Good Mornington Crescent*
This morning I was supposed to go to a day school thingy for my course, but yesterday I was in a world of migraine and now I’m having a lovely postdrome thankyouverymuch. Postdrome is a bit like a hangover for reference.
So, but I have a rather clear day, and apart from the general exhaustion I don’t have anything special to do. The dog is out, and she will be contented to loaf around on the heated throw with me when she gets back, so I’m having a day of hygge and to that end the laundry is already on the go (I do love the sound of the machines) I’ve had my porridge, and again inspired by m’aspie ladies on the book of face I have a topic for you.
The topic is – what is going on in the nest of things around PTSD/ADHD/autism?
The only reason I feel at all able to comment on this is because it was a massive issue for me during my own diagnostic process, and when I was in the room, finally, with the autism assessor I asked her about it.
I didn’t ask for an autism assessment. What happened was that as these things swam into view and adults and women started getting taken a bit more seriously it seemed to me to be appropriate to ask about ADHD. Frankly, I had been suffering serious exhaustion for so long I wanted to try the drugs.
So when I moved to Brighton a couple of years ago I asked for a referral. I got a positive diagnosis for ADHD and started trying the meds for it, but after trying all of them at different doses and having some very serious side effects, some of which took a long time to deal with and the TMJ flare up is a continued problem. I had it before, but it’s worse now.
Trying the meds took about a year. I liked the clarity, but couldn’t tolerate any of them for any length of time, and when we’d run out of medication to try I asked my assessor whether she really thought I had ADHD or whether it was more likely I had PTSD, since I’d done a bit of research and they do manifest in more or less the same sorts of ways.
I had a few sessions with her and a psychiatrist, and quite quickly the questions took a direction I wasn’t used to. Did I watch the same TV programmes over and over? For instance. My spidey senses told me there was something new going on. He asked if I minded being screened for autism.
I thought OKAY, but that’ll be just another thing to rule out.
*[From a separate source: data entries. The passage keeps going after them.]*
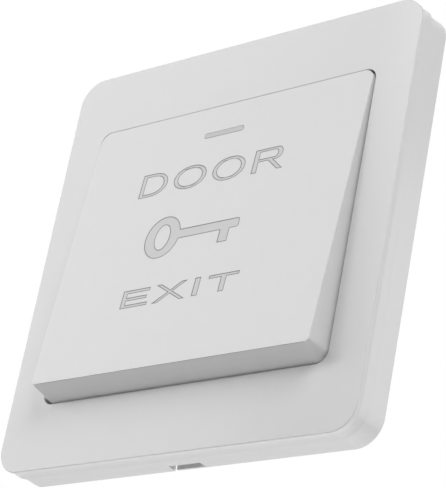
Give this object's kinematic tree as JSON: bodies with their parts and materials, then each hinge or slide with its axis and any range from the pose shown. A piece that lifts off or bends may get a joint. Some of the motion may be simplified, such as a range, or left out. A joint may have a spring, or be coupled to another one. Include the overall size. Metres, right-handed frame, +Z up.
{
  "type": "door exit button",
  "caption": "Square wall plate with a large wedge-shaped push rocker on a hinge, spring returned, over a two-terminal push-to-make switch in a closed well behind the plate.",
  "frame": {"origin": "centre of the plate on the wall's surface", "axes": "+X to the right seen from the front, +Y into the wall, +Z up"},
  "size_m": [0.086, 0.0318, 0.086],
  "materials": {
    "cover_plastic": "satin white moulded plastic",
    "base_plastic": "plain white moulded plastic",
    "rocker_plastic": "satin white moulded plastic",
    "strip_plastic": "pale grey translucent bar",
    "nylon": "natural nylon",
    "brass": "stamped brass strip",
    "contact_silver": "silver alloy rivet",
    "zinc_steel": "zinc-plated steel",
    "spring_steel": "drawn spring wire"
  },
  "bodies": {
    "frame": {"face_frame": "cover_plastic", "base_plate": "base_plastic", "rear_cover": "base_plastic", "terminal_left": "brass", "terminal_right": "brass", "fixed_contact_left": "contact_silver", "fixed_contact_right": "contact_silver", "terminal_screw_left": "zinc_steel", "terminal_screw_right": "zinc_steel", "wire_clamp_left": "zinc_steel", "wire_clamp_right": "zinc_steel", "cover_screw_left": "zinc_steel", "cover_screw_right": "zinc_steel", "rocker_spring_left": "spring_steel", "rocker_spring_right": "spring_steel", "plunger_spring": "spring_steel"},
    "rocker": {"rocker_button": "rocker_plastic", "indicator_strip": "strip_plastic"},
    "plunger": {"switch_plunger": "nylon", "contact_bridge": "brass", "bridge_contact_left": "contact_silver", "bridge_contact_right": "contact_silver"}
  },
  "joints": [
    {"name": "rocker_press", "type": "hinge", "parent": "frame", "child": "rocker", "pos_m": [0, -0.004, 0.02452], "axis": [1, 0, 0], "range_deg": [0, 4.2], "stiffness_Nm_per_rad": 0.35, "springref_deg": -5.16, "deforming": ["rocker_spring_left", "rocker_spring_right"]},
    {"name": "plunger_slide", "type": "slide", "parent": "frame", "child": "plunger", "axis": [0, 1, 0], "range_m": [0, 0.00256], "stiffness_N_per_m": 12, "springref_m": -0.002, "deforming": ["plunger_spring"]}
  ],
  "couplings": [
    {"joint": "plunger_slide", "follows": "rocker_press", "m_per_rad": 0.03455}
  ]
}
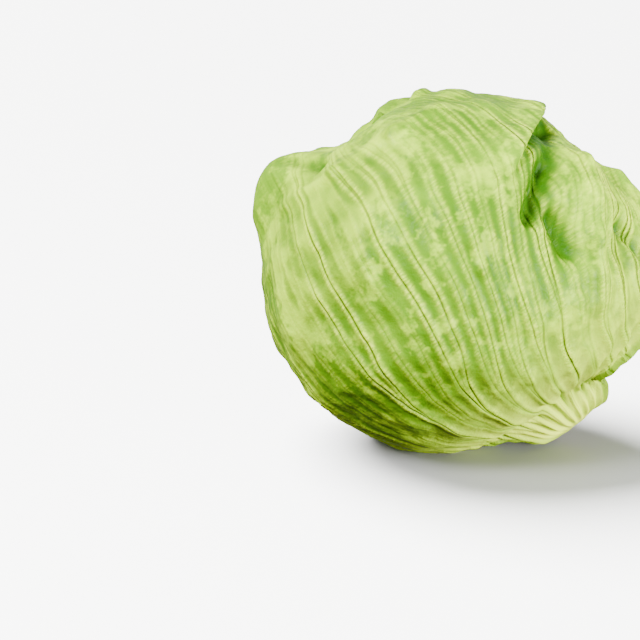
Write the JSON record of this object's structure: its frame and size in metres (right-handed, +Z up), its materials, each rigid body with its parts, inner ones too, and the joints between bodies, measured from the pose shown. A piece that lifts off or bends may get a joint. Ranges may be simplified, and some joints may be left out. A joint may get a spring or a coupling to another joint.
{
  "type": "head of lettuce",
  "caption": "Whole round head of crisphead lettuce lying on its side: thin overlapping leaves grown from a tapered stem core that is cut flat at the base.",
  "frame": {"origin": "on the table, under the middle of the head as it lies", "axes": "+Z up from the table, +X the side the cut stem points to, -Y the side the broad outer leaf faces"},
  "size_m": [0.1708, 0.1524, 0.1524],
  "materials": {
    "stem": "satin",
    "wrapper_leaf": "satin",
    "head_leaf": "satin",
    "heart_leaf": "satin"
  },
  "bodies": {
    "root": {"stem_core": "stem", "wrapper_leaf_1": "wrapper_leaf", "wrapper_leaf_2": "wrapper_leaf", "wrapper_leaf_3": "wrapper_leaf", "wrapper_leaf_4": "wrapper_leaf", "head_leaf_1": "head_leaf", "head_leaf_2": "head_leaf", "head_leaf_3": "head_leaf", "head_leaf_4": "head_leaf", "head_leaf_5": "head_leaf", "head_leaf_6": "head_leaf", "head_leaf_7": "head_leaf", "head_leaf_8": "head_leaf", "head_leaf_9": "head_leaf", "heart_leaf_1": "heart_leaf", "heart_leaf_2": "heart_leaf", "heart_leaf_3": "heart_leaf", "heart_leaf_4": "heart_leaf", "heart_leaf_5": "heart_leaf"}
  },
  "joints": []
}
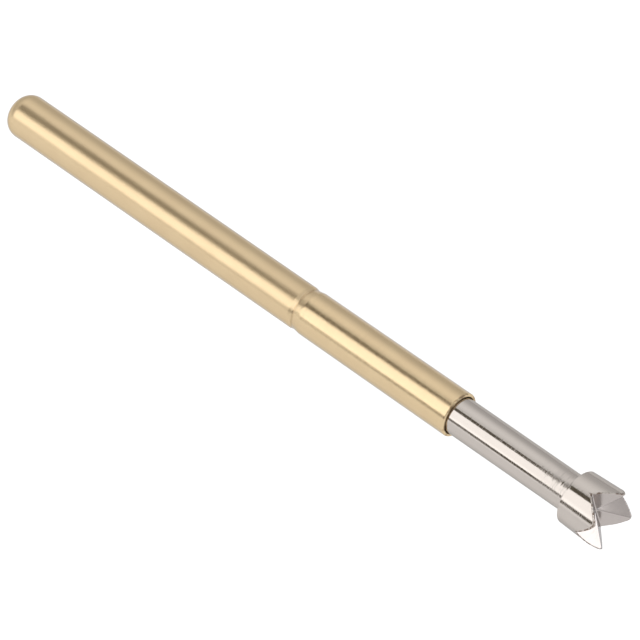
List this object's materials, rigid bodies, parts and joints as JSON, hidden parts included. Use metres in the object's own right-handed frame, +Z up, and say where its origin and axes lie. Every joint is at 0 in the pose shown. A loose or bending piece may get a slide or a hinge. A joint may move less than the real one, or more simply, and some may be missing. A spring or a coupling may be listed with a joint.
{
  "type": "pogo pin",
  "caption": "Spring-loaded test pin: gold-plated tube barrel with a domed end and a rolled crimp, and a silver plunger that slides in and ends in a crown head.",
  "frame": {"origin": "on the pin's axis, where the barrel's rounded end meets its straight seat", "axes": "+X along the pin towards the crown, +Z up, with the pin lying level"},
  "size_m": [0.0177, 0.0014, 0.0014],
  "materials": {
    "gold_plate": "gold plating over nickel silver tube, smooth and satin",
    "plunger_plate": "hard silver-white plating over turned copper alloy, with fine turning lines",
    "spring_wire": "drawn spring wire"
  },
  "bodies": {
    "barrel": {"barrel": "gold_plate"},
    "spring": {"spring": "spring_wire"},
    "plunger": {"plunger": "plunger_plate"}
  },
  "joints": [
    {"name": "plunger_turn", "type": "hinge", "parent": "barrel", "child": "spring", "pos_m": [0, 0, 0], "axis": [1, 0, 0], "continuous": true},
    {"name": "plunger_travel", "type": "slide", "parent": "spring", "child": "plunger", "axis": [-1, 0, 0], "range_m": [0, 0.00265], "stiffness_N_per_m": 350, "springref_m": -0.001, "deforming": ["spring"]}
  ]
}
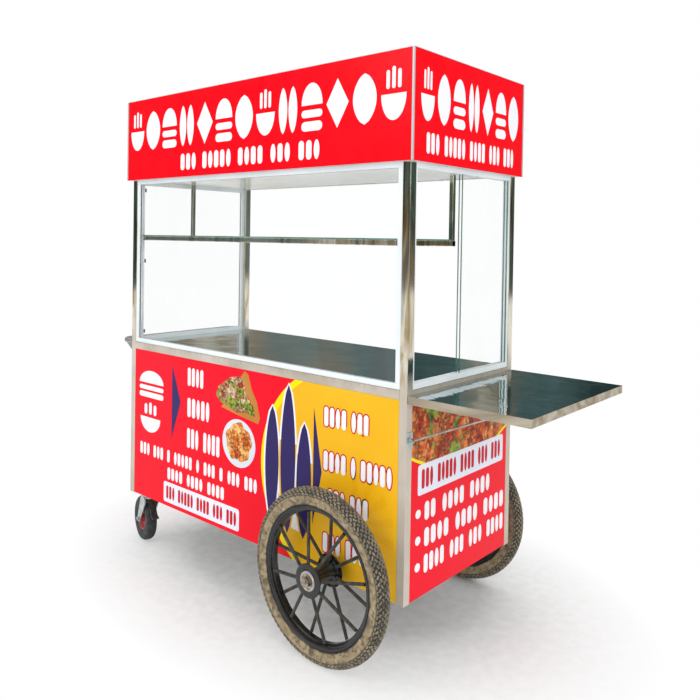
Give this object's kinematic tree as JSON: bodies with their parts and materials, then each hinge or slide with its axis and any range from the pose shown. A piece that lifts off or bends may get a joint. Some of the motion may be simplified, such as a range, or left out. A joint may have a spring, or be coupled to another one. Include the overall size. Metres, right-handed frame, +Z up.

HA! Was I ever wrong!
Time rolled around. A lot of people who need an assessment for autism as adults have to wait FOREVER and it drives them crazy, but I wasn’t really expecting anything out of it so when I went along I didn’t even fill in the forms in advance. And in the meantime I’d watched a load of Gabor Maté on YouTube and listened to his book, Scattered Minds on Audible, so I’d kind of accepted the ADHD dx.
During my autism assessment I asked about this, and she drew three lines on her notebook and asked me to put crosses on the lines. I told her that pre Maté I’d have put the PTSD high and the ADHD nowhere but now it was reversed (see fig 1)
We moved on and then I said ‘Where would you put me?’ and she put her crosses down (fig 2). This was effectively my autism assessment right there, but it was also a plot twist on the PTSD.
I asked her to explain it and she said that what happens is that people with ADHD have a tendency to trauma with a lower trigger than in the general population, and because of the lack of risk aversion we’re more likely to get into actually dangerous situations. With autism there’s a lack of awareness, she called it ‘naivety’ which means that autistic people are easily bullied, exploited and abused. So the full set is almost inevitable. Because of the lack of actual war zones, massive disasters, and other gen pop markers for PTSD I wouldn’t otherwise qualify, but because of my cluster of things it’s practically inevitable at an experiential level.
So there you have it! Enough to make a Venn diagram.
I have been meaning to write about this for ages. There is, of course, more to say, but this is the skinny.
I am now going to consider the soup situation. There may be pho.